Uttar Pradesh chief minister Yogi Adityanath's appeal is also increasing in this section - it is common to find people who say that Punjab should follow the 'UP model' of combatting gangsters.
Among Sikhs, too, the BJP's image isn't as negative as it used to be during the farmers' protest. BJP insiders are confident that the party's image may be softening due to overtures made by PM Modi to the community. However, it has a long way to go before it becomes the preferred party for this section.
The problem for the BJP is that Hindu voters haven't historically consolidated behind a party the same way they did behind the BJP in states like Assam, Rajasthan, Madhya Pradesh and Gujarat in the 2019 Lok Sabha election. Even in 2019, it was the Congress which got around 50 percent of the Hindu votes, according to the Lokniti-CSDS survey.

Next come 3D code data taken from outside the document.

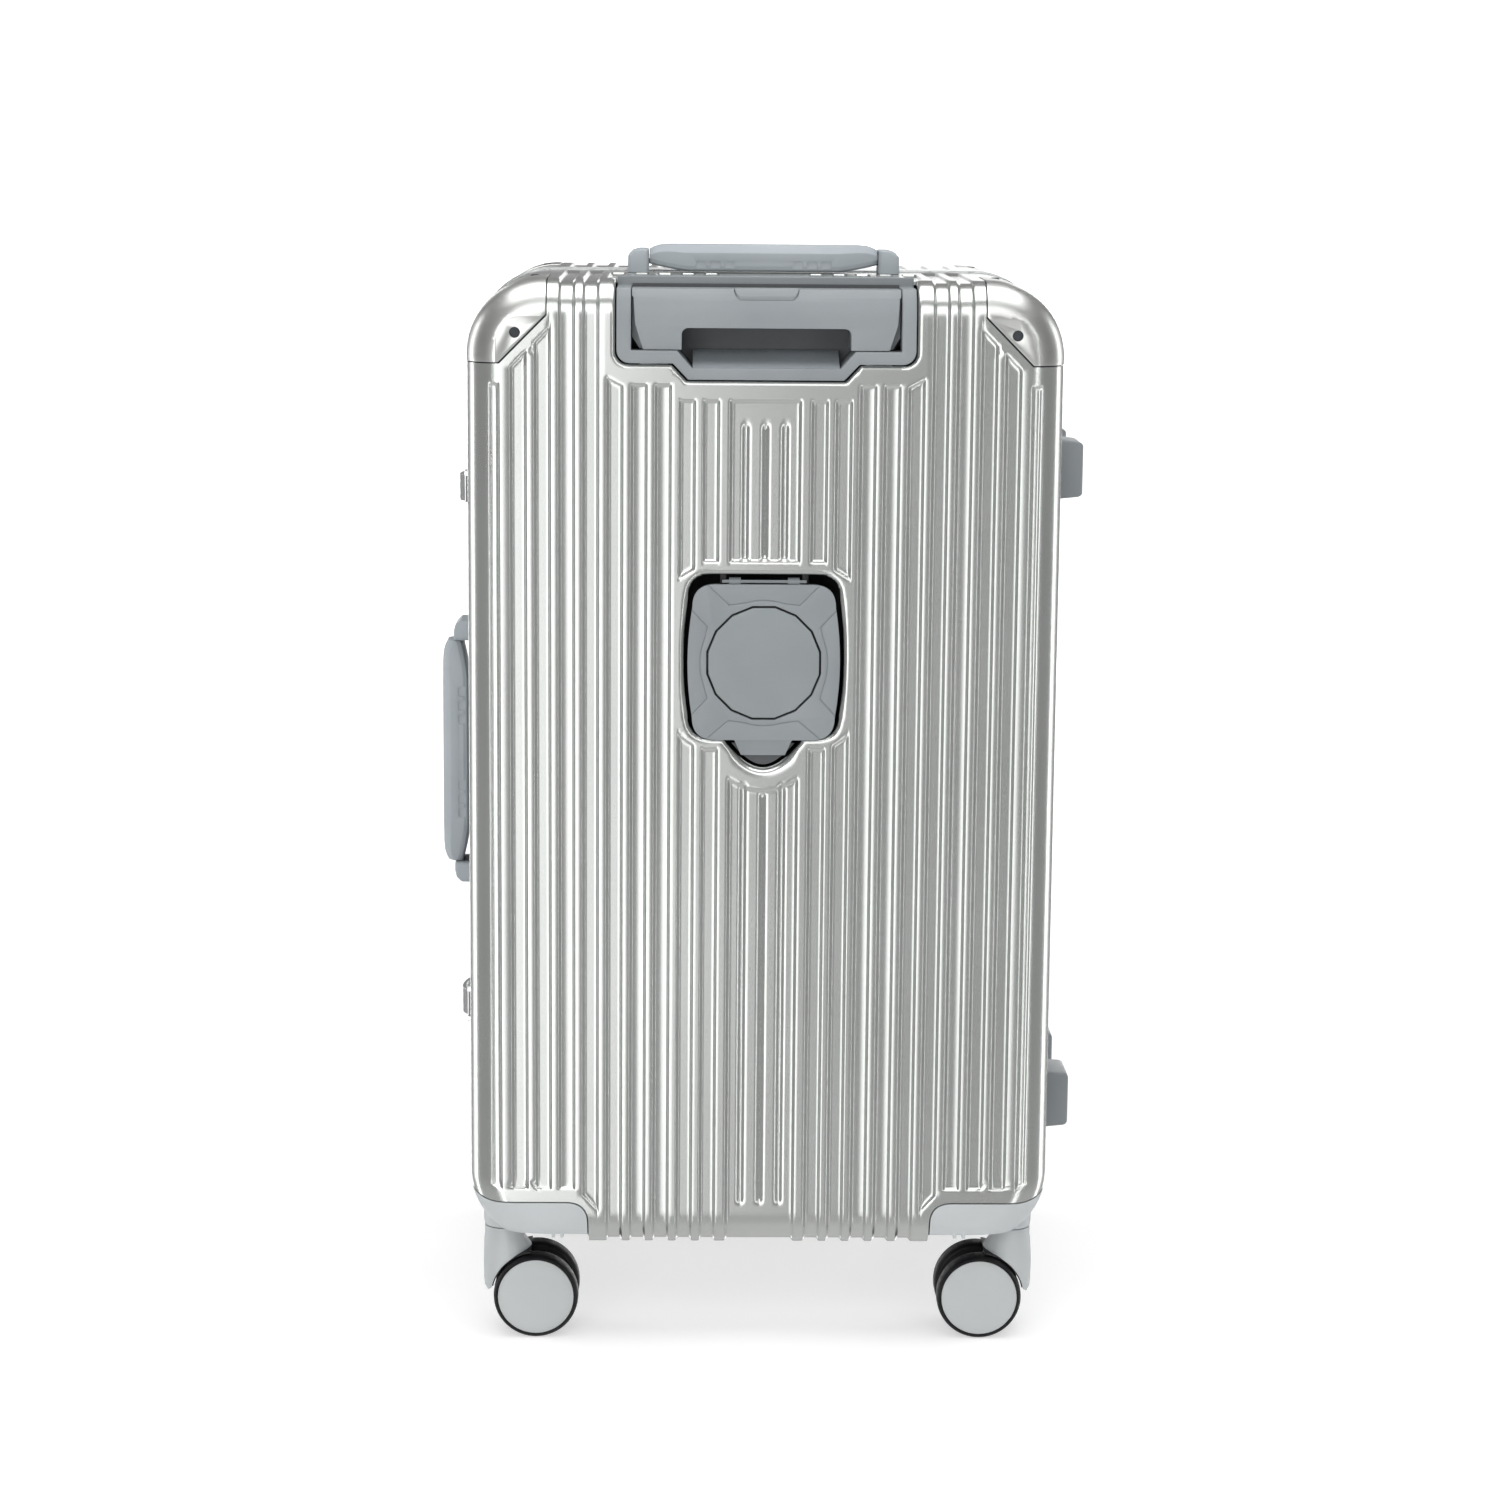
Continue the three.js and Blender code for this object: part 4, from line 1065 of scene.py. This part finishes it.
def wheel_solid(name, sign, centre):
    """A tyre on a spoked core, with a flat cap on the side the sign points to."""
    w = WHEEL_W
    tread = [
        (26.9, w - 1.0), (27.2, w - 0.2), (28.3, w), (29.2, w - 0.9), (29.75, w - 2.6), (30, w - 5.2),
        (30, 5.2), (29.7, 2.8), (29, 1.0), (28, 0.2), (26.9, 0), (26.2, 0.6), (26.2, w - 1.4),
        (26.9, w - 1.0),
    ]
    web = [
        (3.3, 0.5), (9, 0.5), (9.6, 3.2), (24, 3.2), (24.6, 0.5), (26.2, 0.5),
        (26.2, w - 2.4), (3.3, w - 2.4), (3.3, 0.5),
    ]
    cap = [
        (0, w - 2.6), (26.4, w - 2.6), (26.7, w - 2.2), (26.7, w - 0.7), (26.2, w - 0.45), (20, w - 0.2),
        (10, w - 0.08), (0, w - 0.05),
    ]
    parts = [
        lathe(part, [(r, sign * t) for r, t in profile], 72, "y", centre, material)
        for part, profile, material in ((name, tread, TYRE), ("disc", cap, HUBCAP), ("core", web, BLACK))
    ]
    for i in range(5):
        spoke = block("spoke", (8.5, 25), sorted((sign * 0.9, sign * 5)), (-0.9, 0.9), BLACK)
        spoke.data.transform(Matrix.Rotation(2 * math.pi * i / 5, 4, "Y"))
        parts.append(moved(spoke, *centre))
    return joined(name, parts)


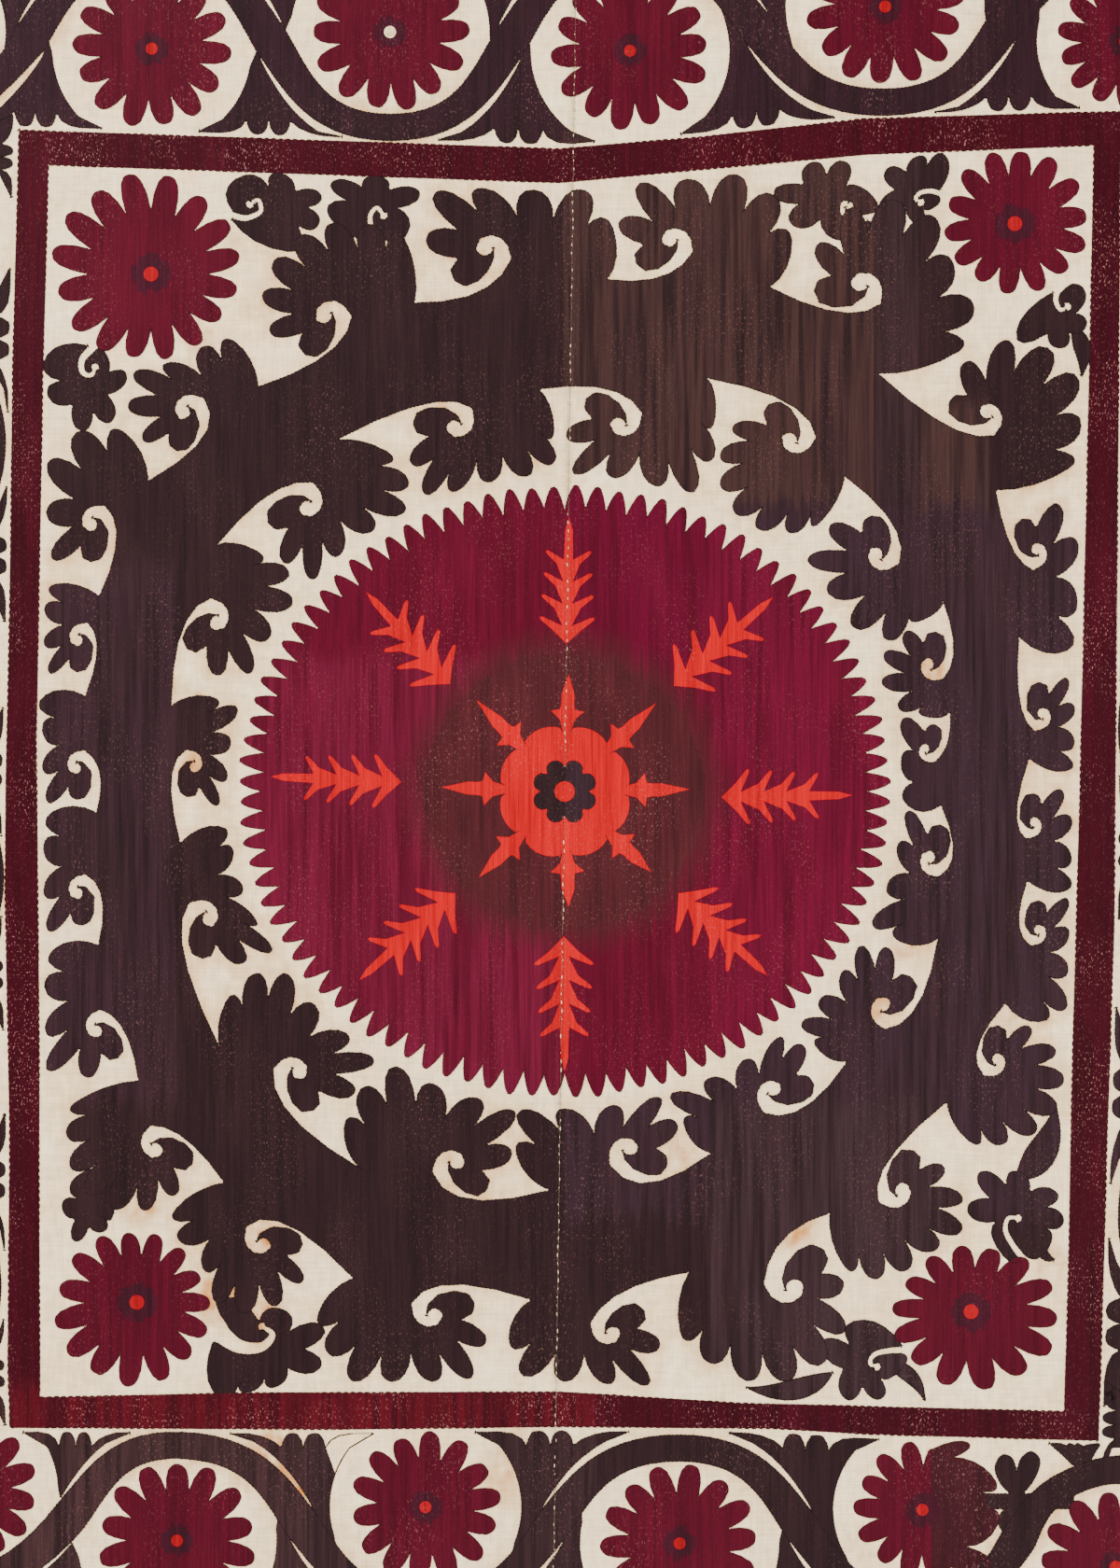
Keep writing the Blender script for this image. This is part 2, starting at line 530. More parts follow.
def wreath(rows, side):
    """A closed edge of curled leaves, on the ring's outer side (1) or inner side (-1)."""
    outline = []
    for row, following in zip(rows, rows[1:] + rows[:1]):
        outline += leaf(row, following, side)
    return outline


def rosette(x, y, far, petals, near=None, squat=1.0, start=0.0):
    """A rosette of round-ended petals with sharp notches; every third petal is a little shorter."""
    def spot(share, size):
        angle = start + 2 * pi * share / petals
        reach = far if near is None else corner_reach(x, y, far, near, angle)
        return x + size * reach * cos(angle), y + squat * size * reach * sin(angle)

    outline = []
    for i in range(petals):
        tip = spot(i + 0.5 + 0.05 * sin(5 * i), 0.97 if i % 3 == 1 else 1.01)
        outline += petal(spot(i, PETAL_NOTCH), tip, spot(i + 1, PETAL_NOTCH), full=0.75)
    return outline


def toothed_edge():
    """The medallion's edge: pointed-arch teeth with sharp notches between them."""
    side = [(0.0, 0.0)] + TOOTH_SIDE + [(0.5, 1.0)] + [(1 - share, rise) for share, rise in TOOTH_SIDE[::-1]]
    outline = []
    for i in range(TEETH):
        tip = 1.5 * sin(i * 1.7)
        notches = (TOOTH_DEPTH + 2 * sin(i * 2.3), TOOTH_DEPTH + 2 * sin(i * 2.3 + 2.3))
        for share, rise in side:
            notch = notches[share > 0.5]
            depth = notch + (tip - notch) * rise
            angle = 2 * pi * (i + share) / TEETH
            outline.append((MIDDLE[0] + (TOOTH_TIP[0] - depth) * cos(angle),
                            MIDDLE[1] + (TOOTH_TIP[1] - depth) * sin(angle)))
    return outline


def circle(x, y, radius, steps=64):
    """A round edge."""
    return [polar((x, y), radius, 2 * pi * i / steps) for i in range(steps)]


def ragged_round(x, y, wide, high, seed, least=0.72, most=1.12, pitch=3.2, blunt=0.12):
    """A round patch of upright threads that end at uneven heights."""
    rng = np.random.default_rng(seed)
    top, foot = [], []
    count = max(6, int(2 * wide / pitch))
    for i in range(count):
        left = -wide + 2 * wide * i / count
        right = -wide + 2 * wide * (i + 1) / count
        rise = high * max(blunt, 1 - ((left + right) / 2 / wide) ** 2) ** 0.5
        a, b = rise * rng.uniform(least, most), rise * rng.uniform(least, most)
        top += [(x + left, y - a), (x + right, y - a)]
        foot += [(x + left, y + b), (x + right, y + b)]
    return top + foot[::-1]


def flower():
    """Eight lobes with a barbed spear in each notch between them."""
    outline = []

    def add(angle, away, sideways):
        outline.append((MIDDLE[0] + away * cos(angle) - sideways * sin(angle),
                        MIDDLE[1] + away * sin(angle) + sideways * cos(angle)))

    for degrees, reach in SPEARS:
        angle = radians(degrees)
        add(angle, LOBE_NOTCH, -SPEAR_ROOT)
        for away, half in SPEAR_SIDE:
            add(angle, away, -half)
        add(angle, reach, 0)
        for away, half in reversed(SPEAR_SIDE):
            add(angle, away, half)
        add(angle, LOBE_NOTCH, SPEAR_ROOT)
        for i in range(1, 8):
            add(angle + i / 8 * pi / 4, LOBE_NOTCH + (LOBE_RADIUS - LOBE_NOTCH) * sin(pi * i / 8) ** 0.5, 0)
    return outline


def lobed_round(x, y, radius, lobes, depth, steps=6):
    """A small round of bumps, such as the dark one at the flower's heart."""
    outline = []
    for i in range(lobes * steps):
        angle = 2 * pi * i / (lobes * steps)
        size = radius - depth + depth * abs(sin(angle * lobes / 2)) ** 0.6
        outline.append(polar((x, y), size, angle))
    return outline


def sprig(tip_x, tip_y, base_x, base_y, half):
    """A fir-like sprig with four pairs of barbs swept towards its tip."""
    length = hypot(tip_x - base_x, tip_y - base_y)
    along = ((tip_x - base_x) / length, (tip_y - base_y) / length)

    def spot(away, sideways):
        return base_x + away * along[0] - sideways * along[1], base_y + away * along[1] + sideways * along[0]

    one_side = []
    for i in range(4):
        away = length * (BARB_FIRST + BARB_STEP * i)
        wide = half * (1 - BARB_TAPER * i)
        one_side += [(away - BARB_LOW, wide / 2), (away - 3, wide * 0.95), (away, wide),
                     (away + 0.5, wide * 0.88), (away - BARB_RISE, STEM_HALF)]
    outline = [spot(0, 0)]
    outline += [spot(away, -wide) for away, wide in one_side]
    outline += [spot(length * 0.9, -4), spot(length, 0), spot(length * 0.9, 4)]
    outline += [spot(away, wide) for away, wide in reversed(one_side)]
    return outline


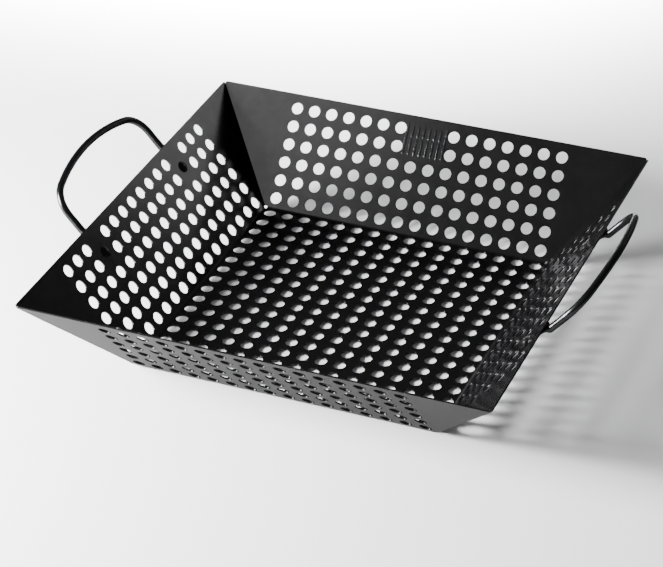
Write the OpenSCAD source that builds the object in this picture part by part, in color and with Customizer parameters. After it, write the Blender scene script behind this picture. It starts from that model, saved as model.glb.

Then, the NDA could face some reduction in Sikh votes due to the exit of the SAD. As a result of this, even Hindu dominated seats like Hoshiarpur and Gurdaspur aren't a done deal for BJP as they did benefit in part due to the SAD's votes in both these places. For instance, four out of nine segments in Gurdaspur have a Sikh majority.
In the end, the BJP's prospects would largely depend on three things:
Its ability to consolidate Hindu Upper Caste votes to over 60 percent and a sizable chunk of Dalit votes.
Getting some Jatt Sikh votes based on its new inductions as well as a likely alliance with SAD (Dhindsa group).
Split in Sikh votes between the Aam Aadmi Party, SAD, Congress and SAD (Amritsar) or any other pro-Panthic entity that comes into prominence in the run-up to the elections.